== TASK DATA

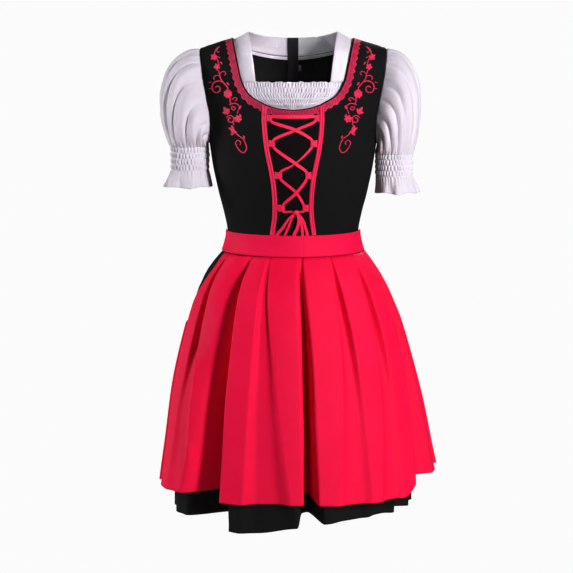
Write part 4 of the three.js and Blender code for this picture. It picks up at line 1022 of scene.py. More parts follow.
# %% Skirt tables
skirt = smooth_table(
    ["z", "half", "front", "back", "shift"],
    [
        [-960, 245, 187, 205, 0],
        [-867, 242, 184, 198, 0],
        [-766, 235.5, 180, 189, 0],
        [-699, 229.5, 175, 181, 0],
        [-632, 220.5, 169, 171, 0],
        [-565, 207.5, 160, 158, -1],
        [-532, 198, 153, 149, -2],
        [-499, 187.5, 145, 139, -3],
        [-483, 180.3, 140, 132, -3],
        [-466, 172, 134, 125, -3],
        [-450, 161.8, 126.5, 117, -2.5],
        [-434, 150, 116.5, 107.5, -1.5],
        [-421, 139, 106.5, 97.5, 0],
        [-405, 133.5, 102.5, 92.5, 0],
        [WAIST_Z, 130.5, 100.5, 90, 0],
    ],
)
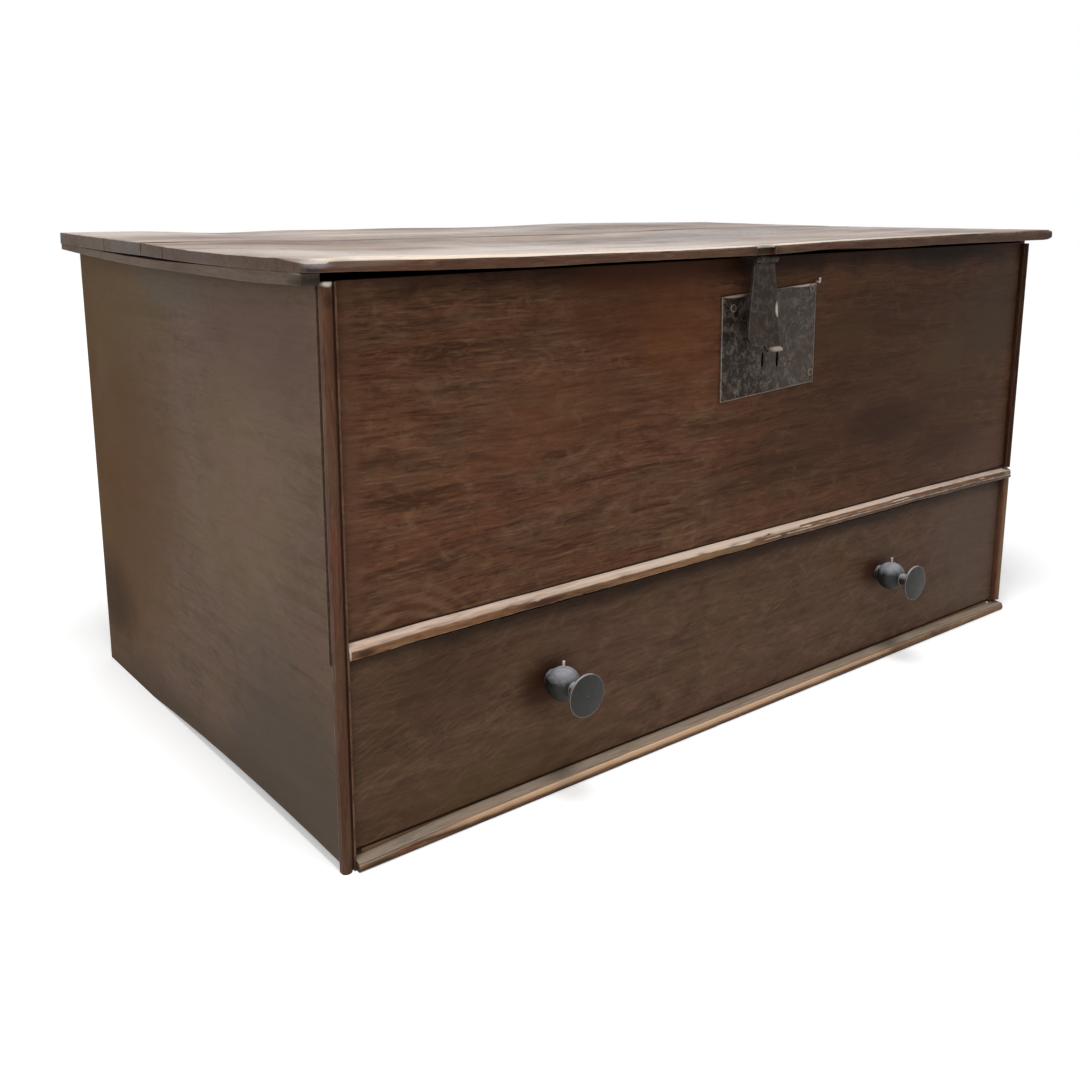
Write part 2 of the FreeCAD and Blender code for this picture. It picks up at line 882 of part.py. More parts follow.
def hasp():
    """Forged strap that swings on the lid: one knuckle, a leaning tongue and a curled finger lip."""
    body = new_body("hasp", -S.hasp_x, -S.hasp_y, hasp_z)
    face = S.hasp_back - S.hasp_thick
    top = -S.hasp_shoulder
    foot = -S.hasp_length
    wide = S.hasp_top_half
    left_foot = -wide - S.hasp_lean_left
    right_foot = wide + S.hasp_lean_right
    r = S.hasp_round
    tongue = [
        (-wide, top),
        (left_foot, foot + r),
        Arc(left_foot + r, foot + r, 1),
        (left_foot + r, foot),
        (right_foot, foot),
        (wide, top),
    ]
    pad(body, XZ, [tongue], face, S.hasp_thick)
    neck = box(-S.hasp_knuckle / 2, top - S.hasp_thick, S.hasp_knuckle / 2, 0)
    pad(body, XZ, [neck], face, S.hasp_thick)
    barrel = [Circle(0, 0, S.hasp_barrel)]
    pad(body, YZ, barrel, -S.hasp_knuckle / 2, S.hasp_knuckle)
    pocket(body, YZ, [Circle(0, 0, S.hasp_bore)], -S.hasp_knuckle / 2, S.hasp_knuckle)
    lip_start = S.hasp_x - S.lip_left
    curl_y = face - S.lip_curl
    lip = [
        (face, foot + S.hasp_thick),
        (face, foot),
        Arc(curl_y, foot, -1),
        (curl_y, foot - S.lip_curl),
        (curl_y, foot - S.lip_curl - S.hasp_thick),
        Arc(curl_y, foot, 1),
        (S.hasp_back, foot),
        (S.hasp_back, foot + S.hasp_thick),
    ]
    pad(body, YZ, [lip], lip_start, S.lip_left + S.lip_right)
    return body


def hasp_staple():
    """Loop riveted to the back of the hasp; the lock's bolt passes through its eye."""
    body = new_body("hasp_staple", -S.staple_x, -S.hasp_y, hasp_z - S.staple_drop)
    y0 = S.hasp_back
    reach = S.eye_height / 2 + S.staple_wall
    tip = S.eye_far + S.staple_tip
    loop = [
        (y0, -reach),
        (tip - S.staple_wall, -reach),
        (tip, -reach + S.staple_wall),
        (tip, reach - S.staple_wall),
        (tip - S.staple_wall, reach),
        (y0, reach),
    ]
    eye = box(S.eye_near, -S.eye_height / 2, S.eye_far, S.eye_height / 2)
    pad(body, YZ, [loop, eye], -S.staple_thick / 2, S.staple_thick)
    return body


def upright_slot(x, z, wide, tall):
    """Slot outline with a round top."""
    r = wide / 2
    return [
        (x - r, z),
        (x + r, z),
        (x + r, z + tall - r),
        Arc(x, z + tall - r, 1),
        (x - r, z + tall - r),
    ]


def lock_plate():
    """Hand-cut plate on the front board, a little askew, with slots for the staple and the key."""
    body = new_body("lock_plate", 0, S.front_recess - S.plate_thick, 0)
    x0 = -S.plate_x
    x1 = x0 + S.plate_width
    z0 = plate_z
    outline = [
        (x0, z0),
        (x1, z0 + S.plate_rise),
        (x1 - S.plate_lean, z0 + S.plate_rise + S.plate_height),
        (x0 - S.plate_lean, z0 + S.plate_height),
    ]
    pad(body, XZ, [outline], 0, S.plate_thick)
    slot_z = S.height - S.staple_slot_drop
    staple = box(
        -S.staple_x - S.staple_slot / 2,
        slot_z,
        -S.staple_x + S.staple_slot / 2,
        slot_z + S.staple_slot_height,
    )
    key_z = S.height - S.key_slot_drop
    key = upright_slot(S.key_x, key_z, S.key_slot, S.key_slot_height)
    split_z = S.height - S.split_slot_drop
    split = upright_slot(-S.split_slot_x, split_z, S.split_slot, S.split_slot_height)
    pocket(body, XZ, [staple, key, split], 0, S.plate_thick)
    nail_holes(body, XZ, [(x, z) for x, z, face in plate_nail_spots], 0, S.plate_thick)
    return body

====

> _REQUIRED WORK_
Copy the material above verbatim.

> _EXPECTED ANSWER_
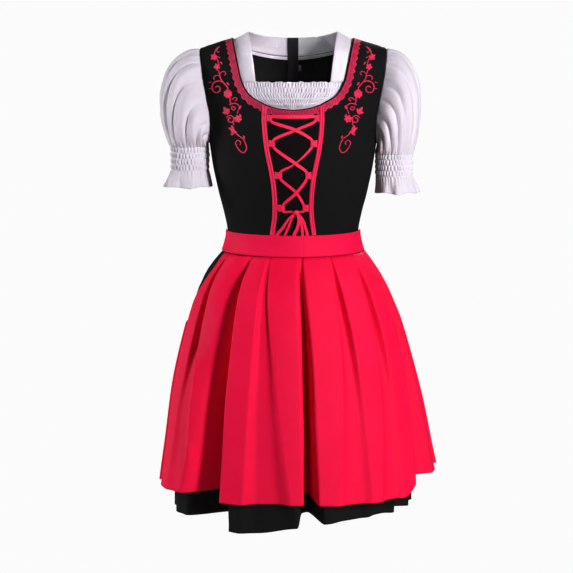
Write part 4 of the three.js and Blender code for this picture. It picks up at line 1022 of scene.py. More parts follow.
# %% Skirt tables
skirt = smooth_table(
    ["z", "half", "front", "back", "shift"],
    [
        [-960, 245, 187, 205, 0],
        [-867, 242, 184, 198, 0],
        [-766, 235.5, 180, 189, 0],
        [-699, 229.5, 175, 181, 0],
        [-632, 220.5, 169, 171, 0],
        [-565, 207.5, 160, 158, -1],
        [-532, 198, 153, 149, -2],
        [-499, 187.5, 145, 139, -3],
        [-483, 180.3, 140, 132, -3],
        [-466, 172, 134, 125, -3],
        [-450, 161.8, 126.5, 117, -2.5],
        [-434, 150, 116.5, 107.5, -1.5],
        [-421, 139, 106.5, 97.5, 0],
        [-405, 133.5, 102.5, 92.5, 0],
        [WAIST_Z, 130.5, 100.5, 90, 0],
    ],
)
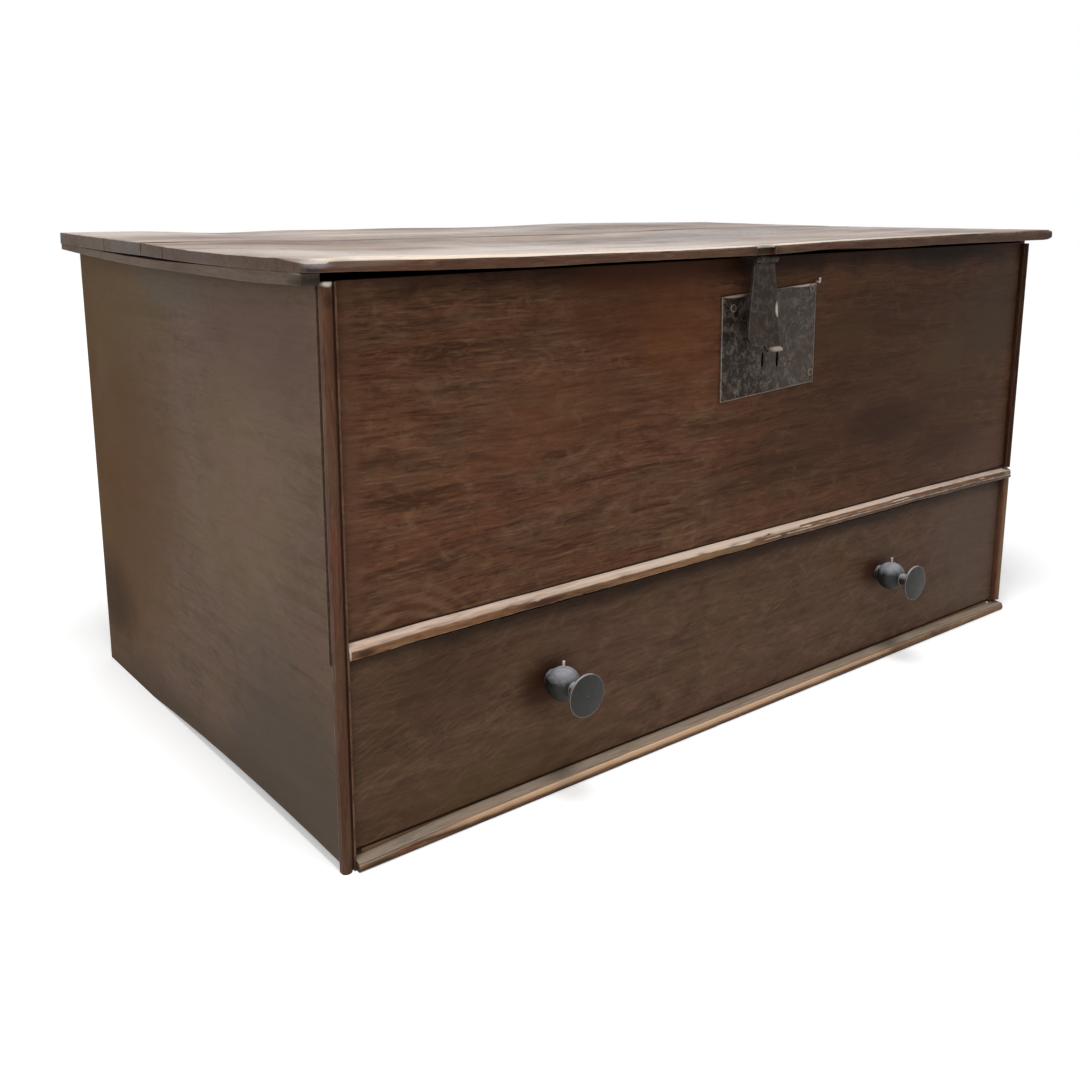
Write part 2 of the FreeCAD and Blender code for this picture. It picks up at line 882 of part.py. More parts follow.
def hasp():
    """Forged strap that swings on the lid: one knuckle, a leaning tongue and a curled finger lip."""
    body = new_body("hasp", -S.hasp_x, -S.hasp_y, hasp_z)
    face = S.hasp_back - S.hasp_thick
    top = -S.hasp_shoulder
    foot = -S.hasp_length
    wide = S.hasp_top_half
    left_foot = -wide - S.hasp_lean_left
    right_foot = wide + S.hasp_lean_right
    r = S.hasp_round
    tongue = [
        (-wide, top),
        (left_foot, foot + r),
        Arc(left_foot + r, foot + r, 1),
        (left_foot + r, foot),
        (right_foot, foot),
        (wide, top),
    ]
    pad(body, XZ, [tongue], face, S.hasp_thick)
    neck = box(-S.hasp_knuckle / 2, top - S.hasp_thick, S.hasp_knuckle / 2, 0)
    pad(body, XZ, [neck], face, S.hasp_thick)
    barrel = [Circle(0, 0, S.hasp_barrel)]
    pad(body, YZ, barrel, -S.hasp_knuckle / 2, S.hasp_knuckle)
    pocket(body, YZ, [Circle(0, 0, S.hasp_bore)], -S.hasp_knuckle / 2, S.hasp_knuckle)
    lip_start = S.hasp_x - S.lip_left
    curl_y = face - S.lip_curl
    lip = [
        (face, foot + S.hasp_thick),
        (face, foot),
        Arc(curl_y, foot, -1),
        (curl_y, foot - S.lip_curl),
        (curl_y, foot - S.lip_curl - S.hasp_thick),
        Arc(curl_y, foot, 1),
        (S.hasp_back, foot),
        (S.hasp_back, foot + S.hasp_thick),
    ]
    pad(body, YZ, [lip], lip_start, S.lip_left + S.lip_right)
    return body


def hasp_staple():
    """Loop riveted to the back of the hasp; the lock's bolt passes through its eye."""
    body = new_body("hasp_staple", -S.staple_x, -S.hasp_y, hasp_z - S.staple_drop)
    y0 = S.hasp_back
    reach = S.eye_height / 2 + S.staple_wall
    tip = S.eye_far + S.staple_tip
    loop = [
        (y0, -reach),
        (tip - S.staple_wall, -reach),
        (tip, -reach + S.staple_wall),
        (tip, reach - S.staple_wall),
        (tip - S.staple_wall, reach),
        (y0, reach),
    ]
    eye = box(S.eye_near, -S.eye_height / 2, S.eye_far, S.eye_height / 2)
    pad(body, YZ, [loop, eye], -S.staple_thick / 2, S.staple_thick)
    return body


def upright_slot(x, z, wide, tall):
    """Slot outline with a round top."""
    r = wide / 2
    return [
        (x - r, z),
        (x + r, z),
        (x + r, z + tall - r),
        Arc(x, z + tall - r, 1),
        (x - r, z + tall - r),
    ]


def lock_plate():
    """Hand-cut plate on the front board, a little askew, with slots for the staple and the key."""
    body = new_body("lock_plate", 0, S.front_recess - S.plate_thick, 0)
    x0 = -S.plate_x
    x1 = x0 + S.plate_width
    z0 = plate_z
    outline = [
        (x0, z0),
        (x1, z0 + S.plate_rise),
        (x1 - S.plate_lean, z0 + S.plate_rise + S.plate_height),
        (x0 - S.plate_lean, z0 + S.plate_height),
    ]
    pad(body, XZ, [outline], 0, S.plate_thick)
    slot_z = S.height - S.staple_slot_drop
    staple = box(
        -S.staple_x - S.staple_slot / 2,
        slot_z,
        -S.staple_x + S.staple_slot / 2,
        slot_z + S.staple_slot_height,
    )
    key_z = S.height - S.key_slot_drop
    key = upright_slot(S.key_x, key_z, S.key_slot, S.key_slot_height)
    split_z = S.height - S.split_slot_drop
    split = upright_slot(-S.split_slot_x, split_z, S.split_slot, S.split_slot_height)
    pocket(body, XZ, [staple, key, split], 0, S.plate_thick)
    nail_holes(body, XZ, [(x, z) for x, z, face in plate_nail_spots], 0, S.plate_thick)
    return body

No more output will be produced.